Effects of osmotic stress on mast cell vesicles of the beige mouse
- PMID: 1593615
- DOI: 10.1007/BF00231914
Effects of osmotic stress on mast cell vesicles of the beige mouse
Abstract
The large size of the vesicles of beige mouse peritoneal mast cells (4 microns in diameter) facilitated the direct observation of the individual osmotic behavior of vesicles. The vesicle diameter increased as much as 73% when intact cells were perfused with a 10 mM pH buffer solution; the swelling of the vesicle membranes exceeded that of the insoluble vesicle gel matrix, which resulted in the formation of a clear space between the optically dense gel matrix and the vesicle membrane.
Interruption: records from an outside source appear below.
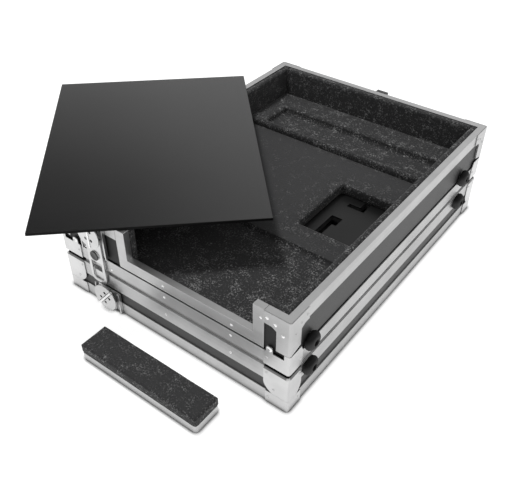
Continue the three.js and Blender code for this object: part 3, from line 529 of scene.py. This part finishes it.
# %% Finishes on the boards and extrusions
merge_distance = 0.00001
flat_angle = math.radians(1)
board_sharp = math.radians(40)
pressing_sharp = math.radians(45)


def finish_solid(node, material, edge=0.0004):
    piece = nodes[node]
    piece.material_slots[0].material = material
    weld = piece.modifiers.new("weld", "WELD")
    weld.merge_threshold = merge_distance
    flat = piece.modifiers.new("whole faces", "DECIMATE")
    flat.decimate_type = "DISSOLVE"
    flat.angle_limit = flat_angle
    broken = piece.modifiers.new("broken edges", "BEVEL")
    broken.width = edge
    broken.segments = 2
    broken.limit_method = "ANGLE"
    broken.angle_limit = board_sharp


frames = [
    "lid_roof_angle_frame", "lid_rim_channel_frame", "tray_bottom_angle_frame",
    "tray_rim_channel_frame", "cutout_trim", "front_panel_edge",
]
for node in frames:
    finish_solid(node, aluminium)
boards = [node for node in nodes if "_wall_" in node]
boards += ["lid_roof_board", "tray_bottom_board", "front_panel_board"]
for node in boards:
    # The front wall's stub takes the laminate with painted shade.
    finish_solid(node, laminate_with_painted_shade if node == "tray_wall_front" else laminate, edge=0.0003)
finish_solid("cover_board", cover_sheet, edge=0.0005)
finish_solid("window_plate", plate_sheet)
finish_solid("rear_catch", black_metal)
print(len(frames), "extrusions and", len(boards), "boards finished")

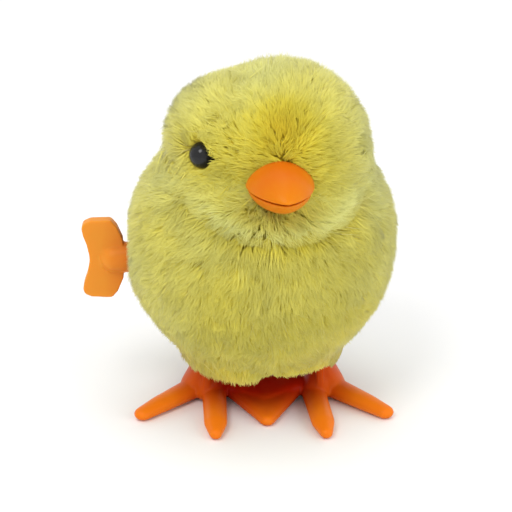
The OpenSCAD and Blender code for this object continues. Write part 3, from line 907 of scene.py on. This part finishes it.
EYE = simple("eye_black", (0.012, 0.012, 0.013), (0.08, 0.16), scale=300, bump=0.02)
EYE.node_tree.nodes["Principled BSDF"].inputs["Specular IOR Level"].default_value = 0.3
STEEL = simple("steel", (0.55, 0.56, 0.58), (0.25, 0.4), metallic=1.0)
SPRING = simple("spring_steel", (0.32, 0.33, 0.37), (0.25, 0.4), metallic=1.0)
GEAR = simple("gear_nylon", (0.78, 0.76, 0.70), (0.4, 0.55))
SHELL = simple("shell_plastic", (0.80, 0.79, 0.74), (0.45, 0.6))
CASE = simple("case_plastic", srgb(222, 130, 44), (0.35, 0.5))
CAM = simple("cam_plastic", srgb(196, 70, 22), (0.35, 0.5))
FINISHES = {
    "steel": STEEL, "spring_steel": SPRING, "gear_plastic": GEAR, "shell_plastic": SHELL,
    "case_plastic": CASE, "cam_plastic": CAM, "eye_plastic": EYE, "foot_plastic": FEET,
    "beak_plastic": BEAK, "key_plastic": KEY, "plush": BACKING,
}
for part in frame["record"]["subparts"]:
    obj = nodes[part["node"]]
    obj.data.materials.clear()
    obj.data.materials.append(FINISHES[part["material_slot"]])

# ---------------------------------------------------------------- studio

REACH = 900  # from the middle of the floor to its sides
corners = [(-REACH, -REACH, 0), (REACH, -REACH, 0), (REACH, REACH, 0), (-REACH, REACH, 0)]
floor = mesh_object("floor", corners, [(0, 1, 2, 3)], smooth=False)
PAPER = simple("floor_paper", (0.90, 0.90, 0.90), (0.8, 0.9), scale=60, bump=0.0, vary=0.01)
floor.data.materials.append(PAPER)

world = bpy.data.worlds.new("studio")
world.use_nodes = True
world.node_tree.nodes["Background"].inputs["Color"].default_value = (1, 1, 1, 1)
world.node_tree.nodes["Background"].inputs["Strength"].default_value = 0.95
bpy.context.scene.world = world


def area_light(name, at, size, power, target=(0, 0, 0.03)):
    data = bpy.data.lights.new(name, "AREA")
    data.shape = "DISK"
    data.size = size
    data.energy = power
    obj = link_object(name, data)
    obj.location = at
    obj.rotation_euler = (Vector(target) - Vector(at)).to_track_quat("-Z", "Y").to_euler()


area_light("key_light", (-0.16, -0.28, 0.42), 0.22, 0.8)
area_light("fill_light", (0.34, -0.26, 0.22), 0.30, 0.45)
area_light("top_light", (0.0, 0.1, 0.5), 0.30, 0.25)

AZIMUTH, ELEVATION = -1, 22  # degrees
DISTANCE, AIM = 0.3615, Vector((-0.0012, 0, 0.0257))
camera = link_object("camera", bpy.data.cameras.new("camera"))
camera.data.lens = 150
camera.data.clip_start, camera.data.clip_end = 0.01, 10
back = Vector(heading(AZIMUTH, ELEVATION))
camera.location = AIM + back * DISTANCE
camera.rotation_euler = (-back).to_track_quat("-Z", "Y").to_euler()
bpy.context.scene.camera = camera
bpy.context.scene.view_settings.view_transform = "Standard"
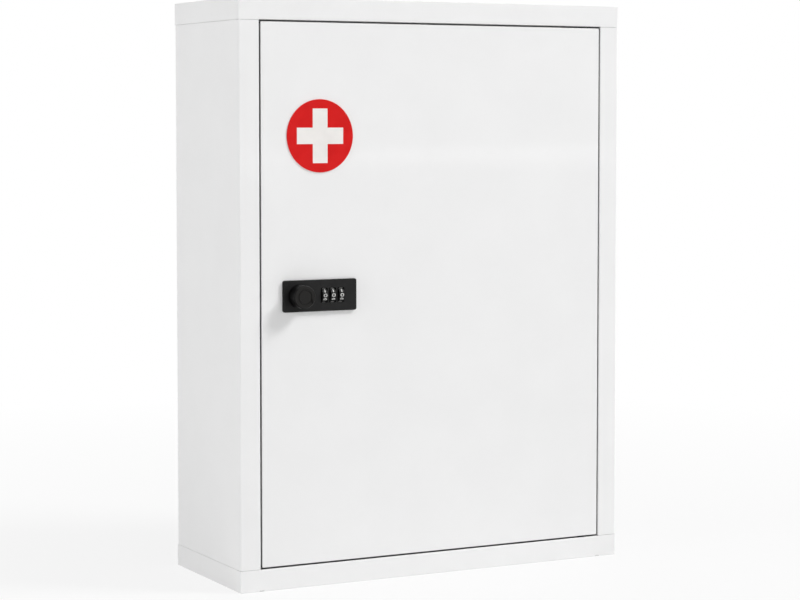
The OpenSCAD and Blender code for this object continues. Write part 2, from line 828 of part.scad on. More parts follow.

Hypertonic solutions shrank intact vesicles of lysed cells in a nonideal manner, suggesting a limit to the compressibility of the gel matrix. The nonideality at high osmotic strengths can be adequately explained as the consequence of an excluded volume and/or a three-dimensional gel-matrix spring. The observed osmotic activity of the vesicles implies that the great majority of the histamine known to be present is reversibly bound to the gel matrix. This binding allows vesicles to store a large quantity of transmitter without doing osmotic work. The large size of the vesicles also facilitated the measurement of the kinetics of release as a collection of individual fusion events. Capacitance measurements in beige mast cells revealed little difference in the kinetics of release in hypotonic, isotonic, and hypertonic solutions, thus eliminating certain classes of models based on the osmotic theory of exocytosis for mast cells.